I had known Eve was a nurse. I had not known she worked for the Army. I'm not sure Valerie knew that either, at least not before I got hurt. All she knew was that, after we got married, her mother moved to San Antonio and was a nurse, there.
"How do you feel?" asked Eve, looking at machines and poking and prodding me.
"Like a Terrier ran over me," I said. She looked confused, so I added, "The vehicle, not the dog." She still didn't know what I was talking about, but "vehicle" was enough. It occurs to me as I write this that the reader might be confused, too. A Terrier is sort of a tank with a bucket and a digging arm on it. If you Google "Army Terrier" you can see a picture of it.
"You've been through hell," said Eve.
"How are my legs?" I tried to lift my head, but was too weak to do so.
"Healing." She fussed with my blanket. "How much do you remember?"
Before I could answer her a doctor breezed in, trailed by two residents. They poked me and prodded me and looked at X-Rays.
"You're looking good," said the doctor, with a patently false smile. "We'll get you started on physical therapy and as soon as the stumps heal enough, we'll see about some starting prosthetics."

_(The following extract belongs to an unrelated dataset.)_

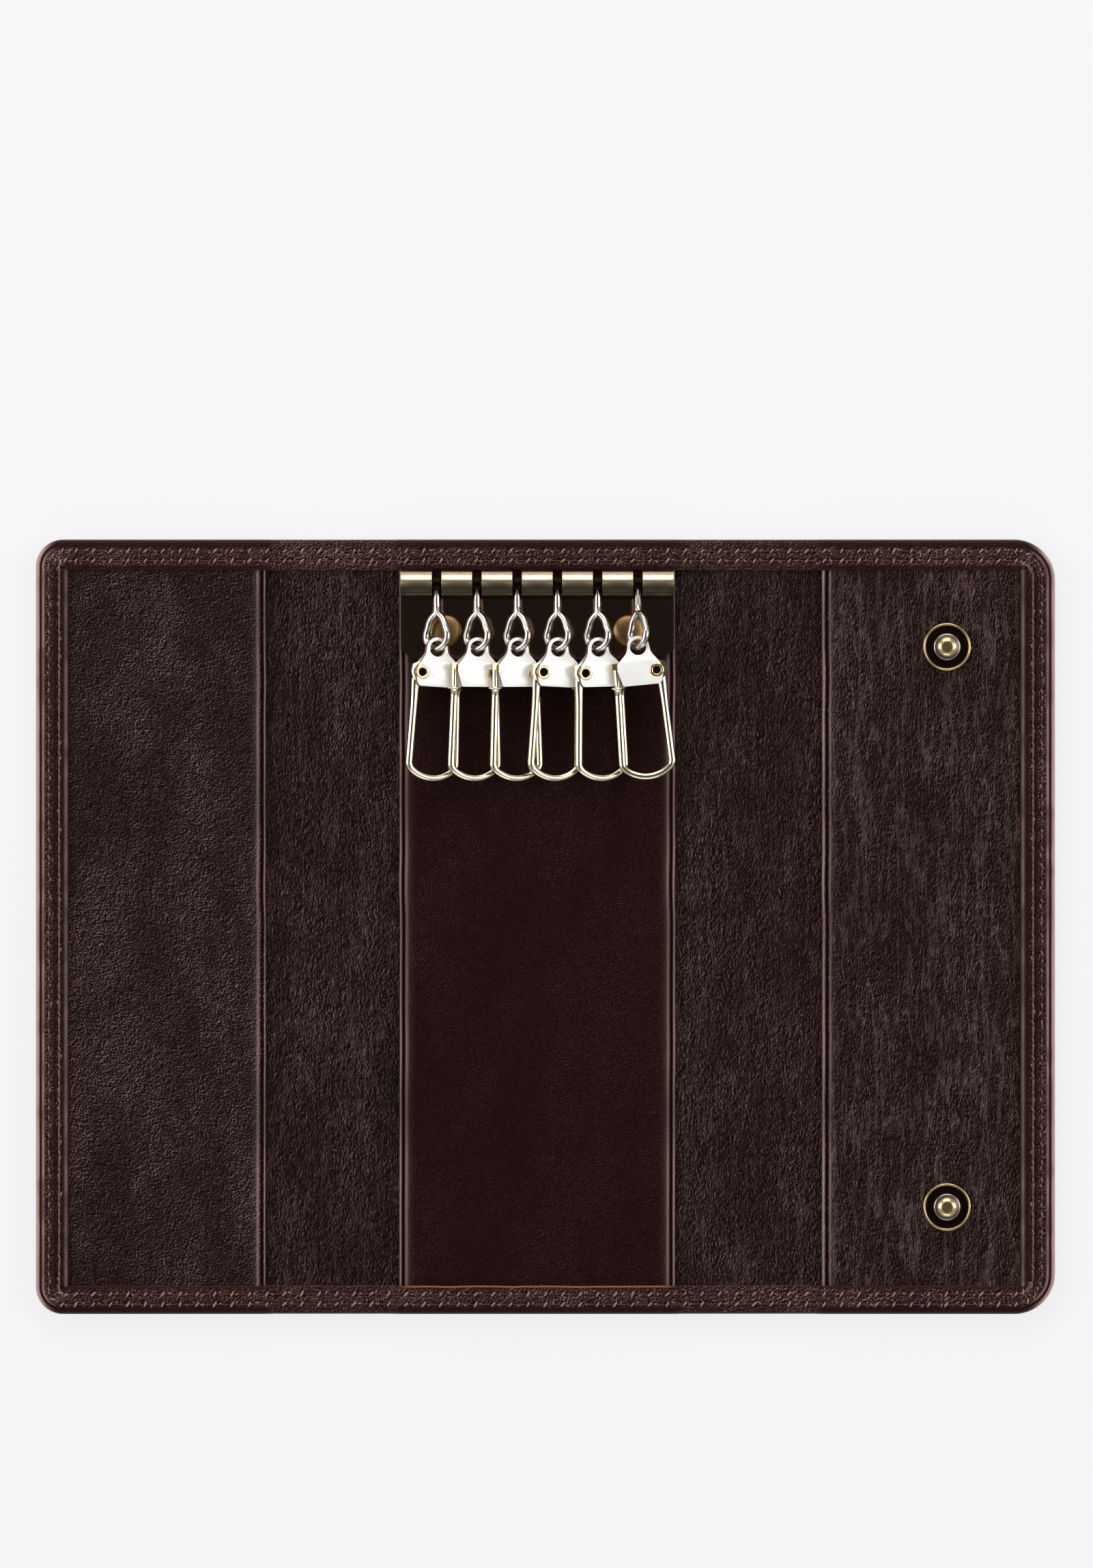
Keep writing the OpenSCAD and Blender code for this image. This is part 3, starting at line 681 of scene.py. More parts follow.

"Oh boy!" I said, with patently false enthusiasm.
"You're lucky. Both amputations were below the knee, and in six months nobody will be able to tell you're wearing prosthetics unless you wear shorts."
"I sort of doubt there are lots of shorts in my future," I said.
"That's up to you," said the doctor. He had other things to show his residents, so he smiled at me and left.
He hadn't said a word to either Eve or Valerie.
I didn't care, though, because as soon as he left, Val basically tried to crawl in bed with me. Her mother put a stop to that, and she had to settle for giving me about a hundred kisses, all over my face.
"That's enough for now," said my nurse, who fussed with tubes and checked screens and such.
"Mom, you can talk to him anytime you want to," said Val, gently shoving her mother aside. "I can stay another day, but I have to get back. I'm scheduled to take the bar exam next week."
"Then that is what you must do," I said. "If anybody understands that you need to go off and do something important, I do."